In modern parlance, "shoot your shot" is a basketball-inspired phrase equivalent to "carpe diem" (seize the day) and in the early 2000s Wa Afrika began shooting from all over the court, with a surprising level of success.

He met music industry players, produced a hit record and signed a recording deal using little more than an affable attitude and Myspace

In 2009 the ball really started rolling. Having just finished a 31-track album with Soul Candi, Mzee, as he is known, began looking for his next big project and that is when he found his rafiki.

"I went around the country looking for new talent and discovered these young guys. One of them was called Gorden Netshi-kweta, a sound engineer by profession.

He introduced me to Julius Dlamini, who had been playing with Malaika. I called them rafiki, Swahili for 'friends'."

I told my wife I wanted to start my record label myself but I promised not to use my salary...every time I won an award I would use that money to finance the music

Thus his latest incarnation, Mzee & Rafiki, was born. Armed with his two friends and co-conspirators, Mzee felt it was time to be masters of their own destiny.

Many an independent record label owner will tell you that it is easier, and cheaper, to buy a fleet of white tigers and teach them the finer points of Olympic fencing than it is to run an independent record label.

"I told my wife I wanted to start my record label myself but I promised not to use my salary. So every time I won an award I would use that money to finance the music. Between '99 and now I've won more than 30 awards," he says without a trace of smugness.

For Mzee the stress involved in running his own label was more than worth the risk.

"You need to own your own stuff because that is where you make money and how you keep control of your talent."

More importantly, owning a label allowed him to focus more on the business of music rather than the art of being famous.

"There are two kinds of musicians: those who come to the industry to be famous and those who come to the industry to make money.
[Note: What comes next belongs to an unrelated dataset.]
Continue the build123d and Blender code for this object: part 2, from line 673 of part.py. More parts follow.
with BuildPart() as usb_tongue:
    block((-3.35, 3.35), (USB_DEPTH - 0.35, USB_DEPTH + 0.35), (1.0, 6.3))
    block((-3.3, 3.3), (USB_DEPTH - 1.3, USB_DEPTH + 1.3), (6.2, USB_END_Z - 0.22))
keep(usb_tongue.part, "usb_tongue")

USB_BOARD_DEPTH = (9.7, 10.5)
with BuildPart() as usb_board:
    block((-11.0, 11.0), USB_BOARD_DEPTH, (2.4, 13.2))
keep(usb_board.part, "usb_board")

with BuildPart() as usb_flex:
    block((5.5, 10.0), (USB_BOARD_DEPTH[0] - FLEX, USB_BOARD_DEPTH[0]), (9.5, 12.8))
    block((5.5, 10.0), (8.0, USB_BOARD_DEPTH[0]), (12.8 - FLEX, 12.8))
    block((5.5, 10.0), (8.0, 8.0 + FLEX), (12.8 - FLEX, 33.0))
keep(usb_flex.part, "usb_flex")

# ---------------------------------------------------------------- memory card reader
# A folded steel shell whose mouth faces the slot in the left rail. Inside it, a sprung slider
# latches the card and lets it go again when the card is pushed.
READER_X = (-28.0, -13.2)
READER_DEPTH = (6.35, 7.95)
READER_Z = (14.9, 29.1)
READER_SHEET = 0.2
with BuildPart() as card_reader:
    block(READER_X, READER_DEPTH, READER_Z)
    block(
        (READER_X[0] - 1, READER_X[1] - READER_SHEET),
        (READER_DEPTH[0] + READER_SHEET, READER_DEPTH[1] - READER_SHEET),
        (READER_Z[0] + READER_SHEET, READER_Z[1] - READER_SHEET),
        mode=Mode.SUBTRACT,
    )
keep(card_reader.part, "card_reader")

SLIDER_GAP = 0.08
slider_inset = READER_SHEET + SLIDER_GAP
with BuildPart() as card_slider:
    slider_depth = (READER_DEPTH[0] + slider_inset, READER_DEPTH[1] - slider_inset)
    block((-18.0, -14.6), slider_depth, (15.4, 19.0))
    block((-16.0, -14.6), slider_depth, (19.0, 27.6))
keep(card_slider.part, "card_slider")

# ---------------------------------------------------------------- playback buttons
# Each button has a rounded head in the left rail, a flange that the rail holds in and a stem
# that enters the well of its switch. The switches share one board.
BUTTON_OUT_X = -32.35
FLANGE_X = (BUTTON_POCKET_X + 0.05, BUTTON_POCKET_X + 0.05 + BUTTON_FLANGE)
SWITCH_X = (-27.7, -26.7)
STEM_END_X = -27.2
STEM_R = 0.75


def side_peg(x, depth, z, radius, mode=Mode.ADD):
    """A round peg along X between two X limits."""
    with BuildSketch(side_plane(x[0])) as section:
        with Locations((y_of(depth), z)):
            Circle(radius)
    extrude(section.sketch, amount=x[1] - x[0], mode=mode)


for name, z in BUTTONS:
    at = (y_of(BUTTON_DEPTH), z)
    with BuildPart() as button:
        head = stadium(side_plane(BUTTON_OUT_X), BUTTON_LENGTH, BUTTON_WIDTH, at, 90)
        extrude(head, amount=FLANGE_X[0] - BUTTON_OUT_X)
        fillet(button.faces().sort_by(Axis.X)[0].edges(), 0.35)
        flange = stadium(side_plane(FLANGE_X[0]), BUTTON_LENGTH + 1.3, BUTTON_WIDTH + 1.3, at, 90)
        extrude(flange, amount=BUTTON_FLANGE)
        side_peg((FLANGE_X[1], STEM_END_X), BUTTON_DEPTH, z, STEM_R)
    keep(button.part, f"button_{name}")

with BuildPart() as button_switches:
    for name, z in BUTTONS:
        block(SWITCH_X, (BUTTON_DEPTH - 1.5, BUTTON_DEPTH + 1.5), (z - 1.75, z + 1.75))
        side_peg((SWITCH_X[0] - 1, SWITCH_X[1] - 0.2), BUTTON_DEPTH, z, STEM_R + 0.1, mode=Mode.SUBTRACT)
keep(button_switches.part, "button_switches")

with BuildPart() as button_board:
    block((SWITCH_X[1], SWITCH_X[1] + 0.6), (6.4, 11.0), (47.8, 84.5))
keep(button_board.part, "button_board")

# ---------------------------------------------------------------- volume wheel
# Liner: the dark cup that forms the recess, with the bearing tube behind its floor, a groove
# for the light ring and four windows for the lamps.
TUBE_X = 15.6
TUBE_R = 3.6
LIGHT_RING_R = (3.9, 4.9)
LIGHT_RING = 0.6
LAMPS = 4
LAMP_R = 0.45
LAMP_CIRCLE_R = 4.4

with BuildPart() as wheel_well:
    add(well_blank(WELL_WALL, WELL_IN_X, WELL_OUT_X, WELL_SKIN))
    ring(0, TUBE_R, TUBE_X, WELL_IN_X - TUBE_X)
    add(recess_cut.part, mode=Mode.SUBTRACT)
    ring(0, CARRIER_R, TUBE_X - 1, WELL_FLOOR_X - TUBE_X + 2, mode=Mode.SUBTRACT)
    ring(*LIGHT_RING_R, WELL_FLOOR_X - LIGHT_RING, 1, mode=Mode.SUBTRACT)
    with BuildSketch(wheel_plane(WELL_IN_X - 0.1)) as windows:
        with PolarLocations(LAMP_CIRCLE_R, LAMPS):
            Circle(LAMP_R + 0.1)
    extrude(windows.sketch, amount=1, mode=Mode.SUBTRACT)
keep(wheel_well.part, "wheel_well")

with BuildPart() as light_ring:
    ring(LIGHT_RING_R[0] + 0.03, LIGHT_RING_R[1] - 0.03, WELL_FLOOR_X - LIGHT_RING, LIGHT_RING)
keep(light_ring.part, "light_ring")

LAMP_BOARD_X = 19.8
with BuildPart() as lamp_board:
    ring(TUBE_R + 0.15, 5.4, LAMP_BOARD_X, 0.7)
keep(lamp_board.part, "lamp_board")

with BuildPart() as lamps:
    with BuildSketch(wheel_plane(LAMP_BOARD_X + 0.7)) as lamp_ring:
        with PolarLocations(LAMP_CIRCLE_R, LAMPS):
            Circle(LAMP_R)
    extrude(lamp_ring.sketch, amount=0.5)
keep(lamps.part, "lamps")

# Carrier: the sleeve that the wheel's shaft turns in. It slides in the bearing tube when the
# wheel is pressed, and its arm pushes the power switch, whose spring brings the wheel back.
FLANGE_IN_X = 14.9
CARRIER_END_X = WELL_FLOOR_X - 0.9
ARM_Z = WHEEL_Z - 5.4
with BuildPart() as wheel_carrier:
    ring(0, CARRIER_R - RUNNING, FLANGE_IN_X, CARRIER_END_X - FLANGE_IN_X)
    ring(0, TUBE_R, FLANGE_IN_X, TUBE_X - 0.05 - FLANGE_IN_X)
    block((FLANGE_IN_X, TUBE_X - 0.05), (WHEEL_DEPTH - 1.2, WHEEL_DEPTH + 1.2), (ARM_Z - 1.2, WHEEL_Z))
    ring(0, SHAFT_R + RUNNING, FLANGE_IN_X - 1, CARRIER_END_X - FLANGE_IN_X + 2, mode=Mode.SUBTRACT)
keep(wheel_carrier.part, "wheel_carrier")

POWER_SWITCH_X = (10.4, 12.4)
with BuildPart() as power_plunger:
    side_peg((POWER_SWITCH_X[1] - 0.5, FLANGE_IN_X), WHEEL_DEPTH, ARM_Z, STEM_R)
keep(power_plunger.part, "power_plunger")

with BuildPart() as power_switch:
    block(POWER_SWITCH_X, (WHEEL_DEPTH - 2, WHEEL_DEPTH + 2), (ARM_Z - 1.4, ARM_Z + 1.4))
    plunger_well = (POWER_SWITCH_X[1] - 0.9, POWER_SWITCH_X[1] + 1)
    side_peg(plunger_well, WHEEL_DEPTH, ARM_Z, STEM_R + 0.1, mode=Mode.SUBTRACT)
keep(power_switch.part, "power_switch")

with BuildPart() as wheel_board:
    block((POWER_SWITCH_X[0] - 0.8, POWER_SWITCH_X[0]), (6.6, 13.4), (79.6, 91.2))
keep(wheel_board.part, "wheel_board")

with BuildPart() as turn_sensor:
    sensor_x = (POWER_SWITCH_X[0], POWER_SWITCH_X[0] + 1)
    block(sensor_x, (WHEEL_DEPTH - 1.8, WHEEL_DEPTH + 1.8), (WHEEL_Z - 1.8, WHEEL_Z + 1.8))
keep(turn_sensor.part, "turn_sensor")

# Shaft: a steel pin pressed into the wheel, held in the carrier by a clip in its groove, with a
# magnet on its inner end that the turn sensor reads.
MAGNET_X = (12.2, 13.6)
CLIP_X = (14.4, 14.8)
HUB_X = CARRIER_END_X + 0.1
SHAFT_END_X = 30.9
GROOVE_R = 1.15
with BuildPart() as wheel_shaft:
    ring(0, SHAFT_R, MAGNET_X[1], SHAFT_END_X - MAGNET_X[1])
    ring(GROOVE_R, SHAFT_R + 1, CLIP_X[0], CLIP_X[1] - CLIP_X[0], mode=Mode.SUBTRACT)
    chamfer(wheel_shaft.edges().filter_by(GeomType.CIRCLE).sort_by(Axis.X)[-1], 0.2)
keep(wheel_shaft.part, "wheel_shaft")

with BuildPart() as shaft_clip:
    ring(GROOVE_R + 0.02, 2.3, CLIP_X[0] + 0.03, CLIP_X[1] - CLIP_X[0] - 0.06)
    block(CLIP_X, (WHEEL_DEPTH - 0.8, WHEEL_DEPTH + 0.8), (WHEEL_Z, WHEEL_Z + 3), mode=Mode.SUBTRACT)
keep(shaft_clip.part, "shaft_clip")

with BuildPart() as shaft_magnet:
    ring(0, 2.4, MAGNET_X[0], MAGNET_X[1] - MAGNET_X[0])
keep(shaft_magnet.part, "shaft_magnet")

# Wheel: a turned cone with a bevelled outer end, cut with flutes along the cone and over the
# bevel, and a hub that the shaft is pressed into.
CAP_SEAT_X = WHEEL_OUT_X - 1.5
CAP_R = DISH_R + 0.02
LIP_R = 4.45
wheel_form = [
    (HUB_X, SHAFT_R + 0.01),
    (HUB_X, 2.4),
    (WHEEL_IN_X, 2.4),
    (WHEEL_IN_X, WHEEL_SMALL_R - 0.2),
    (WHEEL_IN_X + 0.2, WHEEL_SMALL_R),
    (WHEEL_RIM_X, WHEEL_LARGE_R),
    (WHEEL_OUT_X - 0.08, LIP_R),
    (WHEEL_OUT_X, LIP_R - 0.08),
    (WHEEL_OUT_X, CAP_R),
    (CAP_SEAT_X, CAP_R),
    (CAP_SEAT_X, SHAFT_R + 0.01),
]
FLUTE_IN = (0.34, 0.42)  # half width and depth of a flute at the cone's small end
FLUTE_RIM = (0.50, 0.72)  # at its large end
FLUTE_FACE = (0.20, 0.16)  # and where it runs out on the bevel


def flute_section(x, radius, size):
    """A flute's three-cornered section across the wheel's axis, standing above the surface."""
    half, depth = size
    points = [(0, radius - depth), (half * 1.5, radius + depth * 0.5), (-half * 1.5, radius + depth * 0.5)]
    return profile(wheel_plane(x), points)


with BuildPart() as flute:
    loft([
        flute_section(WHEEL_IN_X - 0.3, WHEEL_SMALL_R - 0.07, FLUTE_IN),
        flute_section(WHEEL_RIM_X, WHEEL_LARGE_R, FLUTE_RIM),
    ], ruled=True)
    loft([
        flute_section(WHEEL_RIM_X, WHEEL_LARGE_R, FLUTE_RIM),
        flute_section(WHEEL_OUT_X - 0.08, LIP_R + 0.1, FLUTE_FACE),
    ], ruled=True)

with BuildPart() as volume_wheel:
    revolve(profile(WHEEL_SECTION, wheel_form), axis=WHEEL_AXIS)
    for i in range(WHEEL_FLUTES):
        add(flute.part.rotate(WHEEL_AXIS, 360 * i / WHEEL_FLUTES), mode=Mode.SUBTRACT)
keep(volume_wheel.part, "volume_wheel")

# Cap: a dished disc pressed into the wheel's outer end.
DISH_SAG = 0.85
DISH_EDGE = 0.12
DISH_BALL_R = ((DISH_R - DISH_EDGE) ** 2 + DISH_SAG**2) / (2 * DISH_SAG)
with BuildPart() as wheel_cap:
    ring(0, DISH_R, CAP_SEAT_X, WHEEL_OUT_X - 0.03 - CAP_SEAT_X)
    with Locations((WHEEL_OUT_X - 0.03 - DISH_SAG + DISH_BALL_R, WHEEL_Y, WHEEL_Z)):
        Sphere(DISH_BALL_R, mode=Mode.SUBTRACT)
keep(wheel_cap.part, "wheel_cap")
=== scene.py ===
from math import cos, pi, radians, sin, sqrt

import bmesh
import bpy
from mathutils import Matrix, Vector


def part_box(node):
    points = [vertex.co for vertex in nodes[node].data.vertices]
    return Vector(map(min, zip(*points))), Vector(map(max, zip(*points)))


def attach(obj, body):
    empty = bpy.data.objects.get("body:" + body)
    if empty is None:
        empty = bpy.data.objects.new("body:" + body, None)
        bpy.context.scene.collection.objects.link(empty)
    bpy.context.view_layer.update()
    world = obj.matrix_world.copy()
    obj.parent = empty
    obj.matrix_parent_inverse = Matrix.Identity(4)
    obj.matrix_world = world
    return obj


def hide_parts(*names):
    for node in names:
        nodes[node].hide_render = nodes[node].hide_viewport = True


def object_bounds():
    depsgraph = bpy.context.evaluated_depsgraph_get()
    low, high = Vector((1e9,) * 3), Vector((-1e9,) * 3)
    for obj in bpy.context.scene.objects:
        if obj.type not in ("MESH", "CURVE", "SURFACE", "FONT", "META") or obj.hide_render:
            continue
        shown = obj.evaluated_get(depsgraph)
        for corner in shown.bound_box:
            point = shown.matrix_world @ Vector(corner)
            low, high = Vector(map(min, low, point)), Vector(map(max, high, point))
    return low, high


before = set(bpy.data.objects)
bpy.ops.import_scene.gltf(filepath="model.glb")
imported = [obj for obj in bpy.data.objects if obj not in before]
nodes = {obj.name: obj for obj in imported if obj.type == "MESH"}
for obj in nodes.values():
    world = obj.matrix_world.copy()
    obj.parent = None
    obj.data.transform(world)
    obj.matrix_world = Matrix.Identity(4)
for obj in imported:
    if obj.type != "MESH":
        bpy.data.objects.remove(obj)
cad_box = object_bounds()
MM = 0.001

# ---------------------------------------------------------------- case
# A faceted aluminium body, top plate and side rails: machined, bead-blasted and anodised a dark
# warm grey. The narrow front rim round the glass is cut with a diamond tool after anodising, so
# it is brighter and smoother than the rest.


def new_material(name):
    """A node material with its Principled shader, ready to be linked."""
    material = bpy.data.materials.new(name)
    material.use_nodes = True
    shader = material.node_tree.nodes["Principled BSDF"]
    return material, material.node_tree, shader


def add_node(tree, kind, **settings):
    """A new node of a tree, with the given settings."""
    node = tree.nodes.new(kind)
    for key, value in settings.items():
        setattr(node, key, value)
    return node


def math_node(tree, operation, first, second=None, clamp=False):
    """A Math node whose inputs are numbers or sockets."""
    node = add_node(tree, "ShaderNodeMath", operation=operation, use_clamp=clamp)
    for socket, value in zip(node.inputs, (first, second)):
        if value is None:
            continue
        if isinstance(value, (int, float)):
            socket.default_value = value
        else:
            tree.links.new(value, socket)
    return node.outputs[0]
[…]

People who just come to be famous neglect the business aspect of it. I came to the industry as a businessman so whatever I do is business-driven," he says.
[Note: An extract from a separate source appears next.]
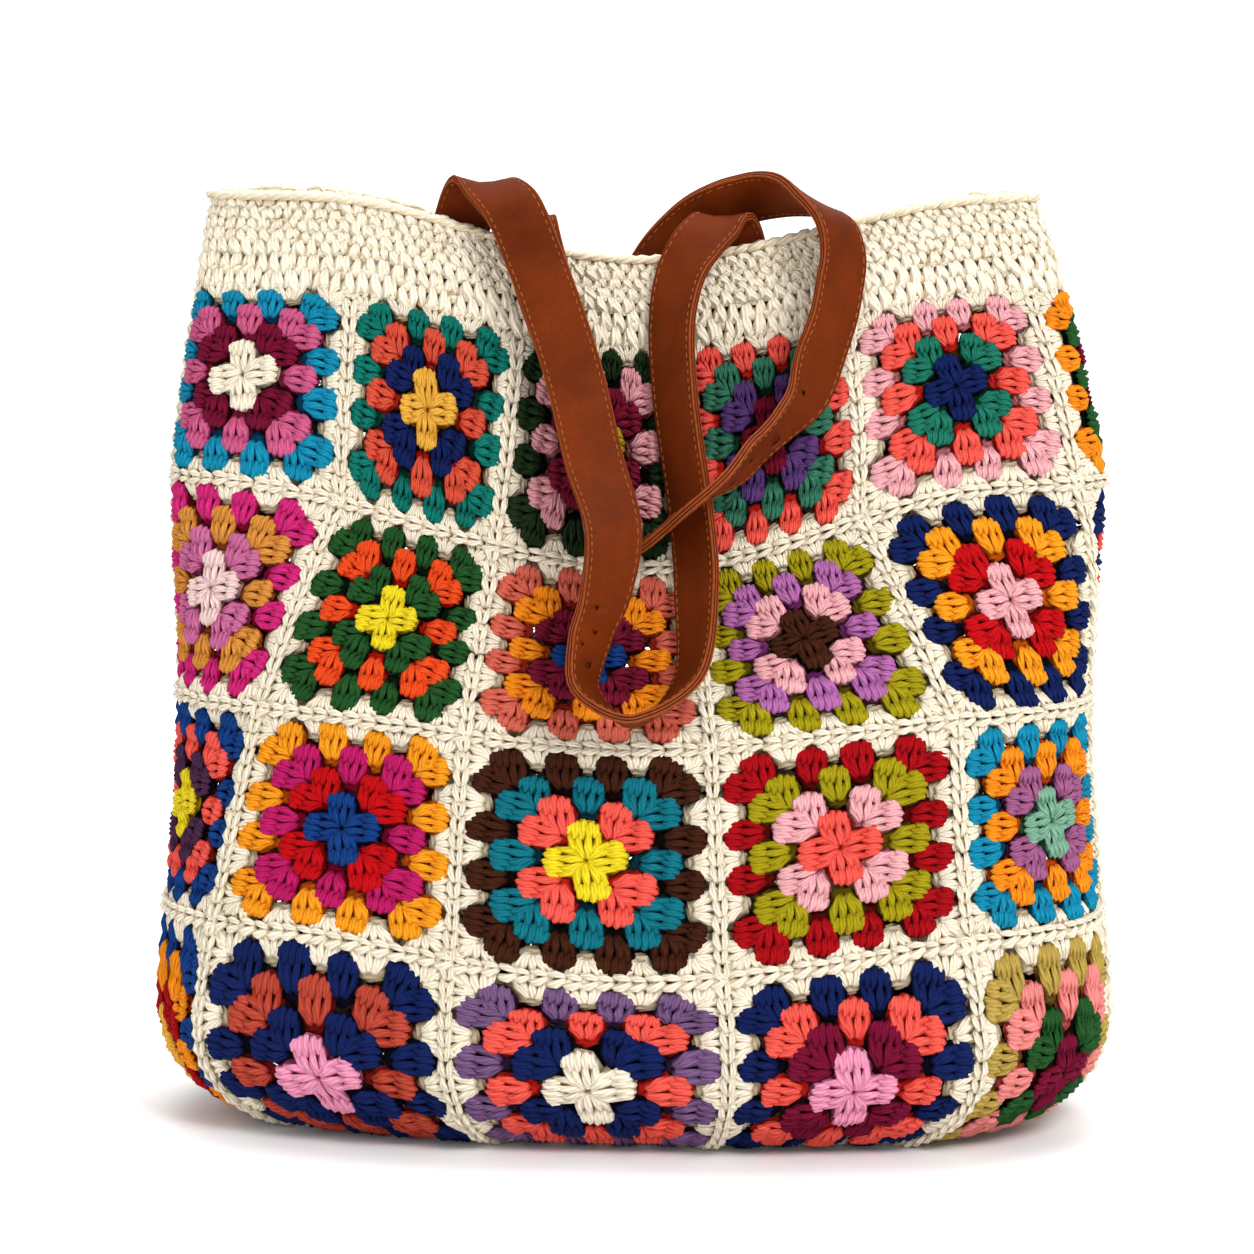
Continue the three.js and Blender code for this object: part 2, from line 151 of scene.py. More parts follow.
def linear(code):
    """Turns an sRGB hex colour into the linear colour that Blender works in."""
    parts = [int(code[k:k + 2], 16) / 255 for k in (0, 2, 4)]
    light = [part / 12.92 if part <= 0.04045 else ((part + 0.055) / 1.055) ** 2.4 for part in parts]
    return (*light, 1.0)


def add_node(tree, kind, inputs=None, **settings):
    """Adds a node with its settings, and fills its inputs with values or other nodes' outputs."""
    node = tree.nodes.new(kind)
    for name, value in settings.items():
        setattr(node, name, value)
    for key, value in (inputs or {}).items():
        if isinstance(value, bpy.types.NodeSocket):
            tree.links.new(value, node.inputs[key])
        else:
            node.inputs[key].default_value = value
    return node


def start_material(name):
    """A new material and its empty node tree."""
    material = bpy.data.materials.new(name)
    material.use_nodes = True
    material.node_tree.nodes.clear()
    return material, material.node_tree


def add_object(name, data):
    """Puts an object with this data in the scene, at the origin."""
    item = bpy.data.objects.new(name, data)
    bpy.context.scene.collection.objects.link(item)
    return item


def level_value(name, rows):
    """A smooth curve through one column of LEVELS."""
    values = np.array([level[name] for level in LEVELS], float)
    slopes = np.gradient(values)
    at = np.clip(rows, 0, len(values) - 1)
    i = np.minimum(at.astype(int), len(values) - 2)
    t = at - i
    start = (2 * t**3 - 3 * t**2 + 1) * values[i] + (t**3 - 2 * t**2 + t) * slopes[i]
    return start + (3 * t**2 - 2 * t**3) * values[i + 1] + (t**3 - t**2) * slopes[i + 1]


def sections(rows):
    """The wall's sections at these rows. The last row goes down and turns under the bag."""
    section = {name: level_value(name, rows) for name in LEVELS[0]}
    way = np.maximum(rows - SQUARE_ROWS, 0)
    down = np.minimum(way / FOOT_WALL_PART, 1)
    turn = np.maximum((way - FOOT_WALL_PART) / (1 - FOOT_WALL_PART), 0) * math.pi / 2
    widening = down * (2 - down)
    inset = 1 - np.cos(turn)
    height = section["height"] * SQUARES_HEIGHT
    section["height"] = height + (FOOT_HEIGHT - height) * down - FOOT_HEIGHT * np.sin(turn)
    for side, size, foot_inset in (("width", BAG_WIDTH, FOOT_INSET_X), ("depth", BAG_DEPTH, FOOT_INSET_Y)):
        half = section[side] * size / 2
        section[side] = half + (size / 2 - half) * widening - foot_inset * inset
    section["hang"] = 1 - down * down * (3 - 2 * down)
    return section


def settle(section, x, y):
    """Moves points of a plain section to where the soft wall is: leaning, sagging and dented."""
    aside = x / (BAG_WIDTH / 2) - SAG_CENTRE
    away = np.minimum(np.abs(aside) / np.where(aside < 0, section["reach"], SAG_REACH), 1)
    middle = np.cos(away * math.pi / 2) ** 2
    front = 0.5 - 0.5 * np.tanh(3 * y / section["depth"])
    sag = section["sag"] * front + section["back_sag"] * (1 - front)
    lean = section["lean"] * BAG_WIDTH / 2
    dent = section["dent"] * BAG_HEIGHT * middle * front
    drop = sag * BAG_HEIGHT * middle * section["hang"]
    return np.stack([x + lean, y + dent, section["height"] - drop], axis=-1)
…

"I'm not in it for fame, which is why you will notice that I tend to be more behind the scenes," he says.

The business aspect is the reason he spent the past three years working on his current album, Timhamba, a contemporised blend of tribal house and sounds so African you can practically smell the dust flying off the struck djembe.

"We worked on this album in more than 10 different countries with more than 30 different artists and - boom! - the album was finally released this year," he says.

One of the 30 artists was the legendary Malian musician Salif Keita. Having been a lifelong fan of Keita's, Wa Afrika decided to track him down while in Mali. That involved arriving at the airport, asking a random cab driver to take him to Keita's house and hopefully getting a chance to meet the great man.

"I went in there and was told that he had the flu and couldn't see me," says Wa Afrika. "But I exchanged numbers with some people and after that we started talking. At first he was reluctant [to do the song] because we were doing different styles of music. So I sent him the song and the lyrics and he loved it."

From there the process snowballed into an avalanche of flights, studio time and music videos with borrowed Ferraris. Out of that endeavour blossomed a product that is both unique and accessible.

You would be hard pressed to find anything that sounds quite like Timhamba on the radio but, unlike much of the other "unique" music out there, that does not mean it has turned its nose up at mainstream sensibilities.

In many ways it reflects the man behind it. Mzilikazi wa Afrika is congenial and easy to digest but fitting him and his music cosily into a box is an exercise in futility. He is palpably different. Come to think of it, so is Superman.